When I was a kid no one drove to school.  Before the age of 16 anyway, then it was the ultimate coolness.  My parents lived in the house I grew up in for a long time and I remember when the phenomenon hit my old street (a block and a half from my elementary school); the street would clog up with cars.  Lots and lots of cars.  Then fancy signs about how/where/when to stop -- and not stop.  I thought it was weird, not for the logical environmental reasons, but more because I thought schools were put close to people so they could walk there.  I love right now that my kids can walk to day care and that I get a walk around the block myself is a mental/physical health bonus, too.
Today in my 
self-conscious mode of analysis of the drive to school culture wondered what it 
would will take for my kids to walk to school.  I have often wanted to wander the edges of what I consider to be a very expensive form of helicopter parenting; the safety conscious stuff.  Count me keen to avoid the mode where I had to go to the 'safety store' to childproof A LOT.  The busy inventories that, while they may suit others, would land me in the loony bin should I engage even a bit with that sort of worry.  The hypoallergenic everything, the super-safe toys and overall pursuit of purity that raises my suspicion.  I was shocked as a parent to discover one of the biggest brands is something called SafetyFirst.  I felt like I'd been dropped into some junior Coast Guard brigade with poop!   How much of it is about actual risk and how much is just a sales job for already overly freaked out parents?  Of which I am one.  I always enjoyed the "look offspring X really just loves poking around with a stick", or "offsprings y-z, don't they just love to wash dishes".  It is liberating and practical and cheap and more....!

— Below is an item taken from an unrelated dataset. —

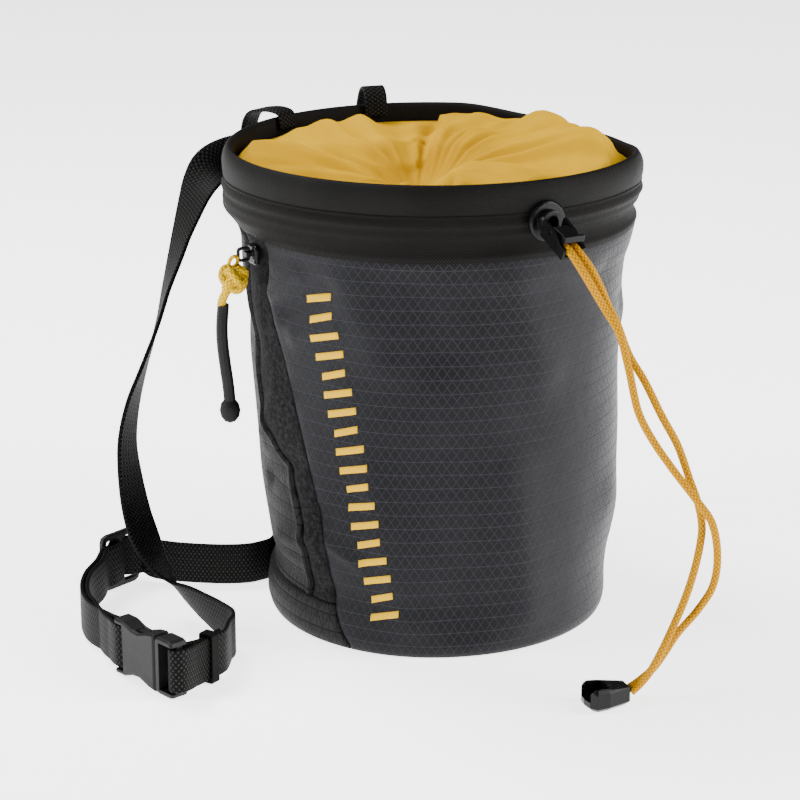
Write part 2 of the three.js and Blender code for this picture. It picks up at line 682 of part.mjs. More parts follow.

But, today, I looked at all those cars this morning and I got it. I realized that I could be one of them.  I hope it's just a matter of perspective and conditioning.  Maybe it is just my current separation anxiety, which is considerable, but looking at all those cars I sort of thought, yeah.  I guess I should get off my high horse and admit driving the kids might be the way to:
1.) see my kid until the very last minute.
2.) know they are safely at school.
3.) deliver them to a school that we think is the absolute best option for them.
I hope that I don't drive the kids to school.  From the get go I want school, like everything they do, to be a 
permissive developmental bargain.  You will conform to this institution in exchange for an additional measure of independence, discernable in the following ways....  I will make you go to school but I will at least trust you to walk the six blocks to get there.  I will trust you to learn the right routes and to obey crossing signs.  I will teach you to respect yourself and begin to protect yourself from the earliest possible age.  I will support you as a member of this community to achieve the degrees of safety you deserve.
We have of late read the excellent book LonPoPo**.  My daughter asked me today, at the age of four, if I would leave her at home with the door latched while I went to pick up her brother from childcare, a half a block away.  The trip would take me 5 minutes or less.  I said no, but I would think about it.  I felt she asked me because she wanted to show me she knows a new risk and can keep herself safe, alone.  She wanted to prove it.  I believe she feels the liberty because she knows the danger. (Or maybe she just wanted to totally act out and role play the risk [highly likely] at the moment, so... no we won't leave you at home Princess Smartypants!)
Where do you stand on these dangers?  Is there a definite right age for your children to be alone, apart from you as a parent?  Do you think safety is an important factor in your decision to drive -- or not to drive -- your child to school?  
October is walk to school month.  Tell me, will/do, your child(ren) walk to school?
** Young, Ed. 
Lon Po Po : a Red-Riding Hood Story from China. Scholastic, 1990.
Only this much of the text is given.